There are a bunch of cheese powders available on Amazon. They range from “all natural” to “cheese flavor.” I looked beyond Amazon, and I found this from The Spice House. It’s all natural, but it ain’t cheap. This would be good if you want your junk food real classy-like. There’s also this white cheddar variety from King Arthur Flour. It’s also pretty classy.
During my research, I also found this very interesting New Yorker article about the history of cheese powder, it’s “opioid-like effects,” and its use by the U.S. military. It’s a good, albeit slightly depressing, read.
Wotsits are basically cheesy poofs, which means I hold them in esteem. Unlike other types of cheesy poofs, these do taste more like actual cheese, and less like “cheese food,” which can be a bit more…tangy.

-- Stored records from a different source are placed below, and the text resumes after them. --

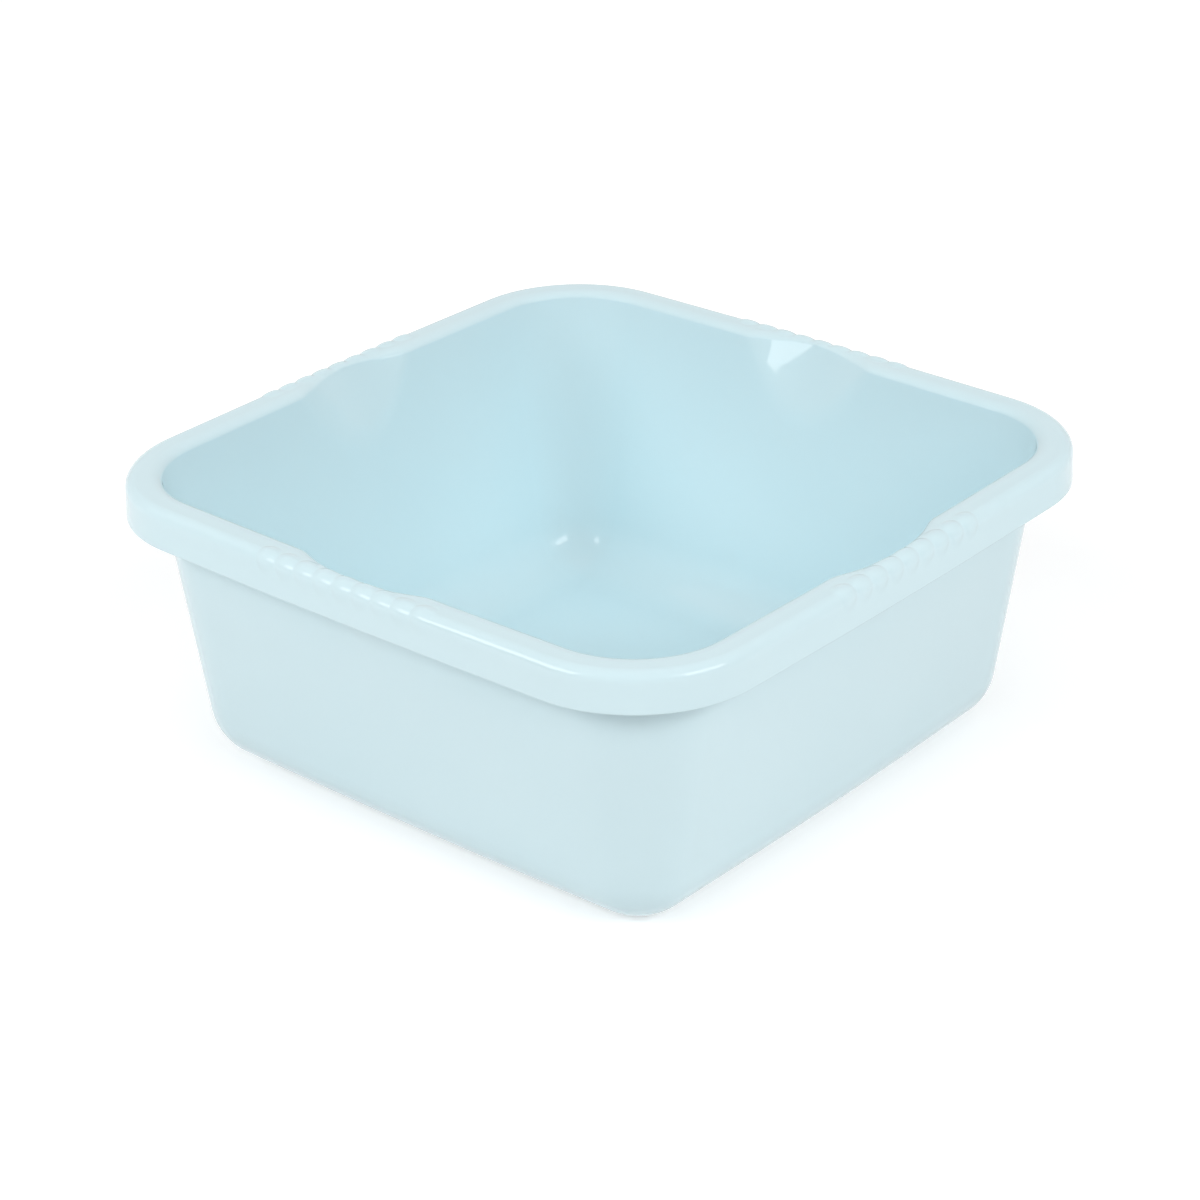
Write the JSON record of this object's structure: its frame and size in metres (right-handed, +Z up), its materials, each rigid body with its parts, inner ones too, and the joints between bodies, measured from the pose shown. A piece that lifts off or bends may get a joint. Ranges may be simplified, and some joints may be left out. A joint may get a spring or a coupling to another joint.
{
  "type": "square basin",
  "caption": "Square open-topped basin with tapered walls, round corners and a rolled rim, lifted by scooped, ribbed finger grips in the middle of its sides; holds water for washing.",
  "frame": {"origin": "centre of the surface that the basin stands on, under its middle", "axes": "+Z up out of the open top; the four sides with their grips face -Y, +X, +Y and -X"},
  "size_m": [0.3202, 0.3202, 0.1367],
  "materials": {
    "pale_blue_plastic": "satin"
  },
  "bodies": {
    "root": {"bowl": "pale_blue_plastic", "foot_ring": "pale_blue_plastic", "grip_front": "pale_blue_plastic", "grip_right": "pale_blue_plastic", "grip_back": "pale_blue_plastic", "grip_left": "pale_blue_plastic", "rim_corner_front_right": "pale_blue_plastic", "rim_corner_back_right": "pale_blue_plastic", "rim_corner_back_left": "pale_blue_plastic", "rim_corner_front_left": "pale_blue_plastic"}
  },
  "joints": []
}
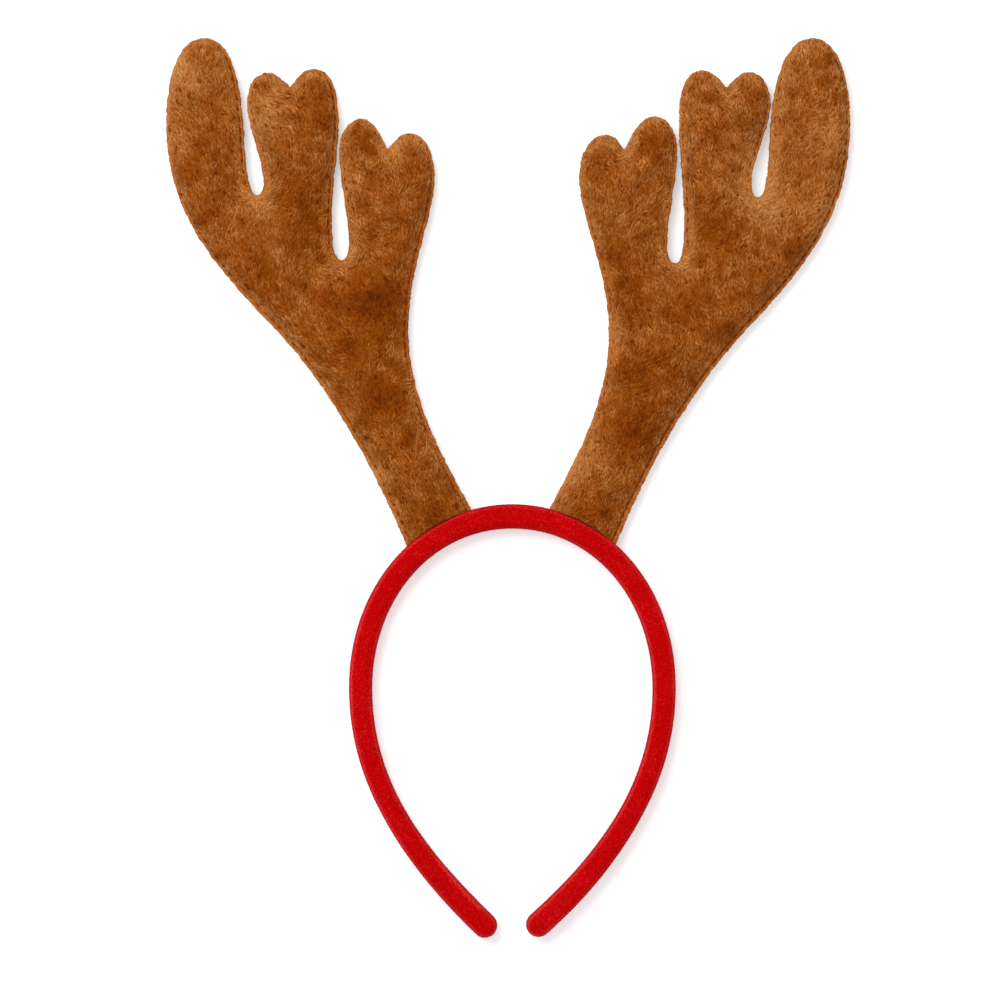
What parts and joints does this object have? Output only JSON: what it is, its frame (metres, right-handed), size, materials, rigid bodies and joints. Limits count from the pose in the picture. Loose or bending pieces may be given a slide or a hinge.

They’re also softer and dissolve faster than more artificial varieties of cheesy poof. This is important, because one of the saddest types of unintentional self-inflicted injuries is a food-related palate abrasion. All of you Sour Patch Kid, Lemon Warhead, and jumbo cheesy poof fans know what I’m talking about. Nacho chips can also cause this problem…depending on the volume and velocity of your consumption (this sounds like a sad attempt at a “real-life” math problem). I also noticed that the Wotsits are all very evenly shaped. In short, Wotsits are the ideal cheesy poof for orderly people with sensitive mouths.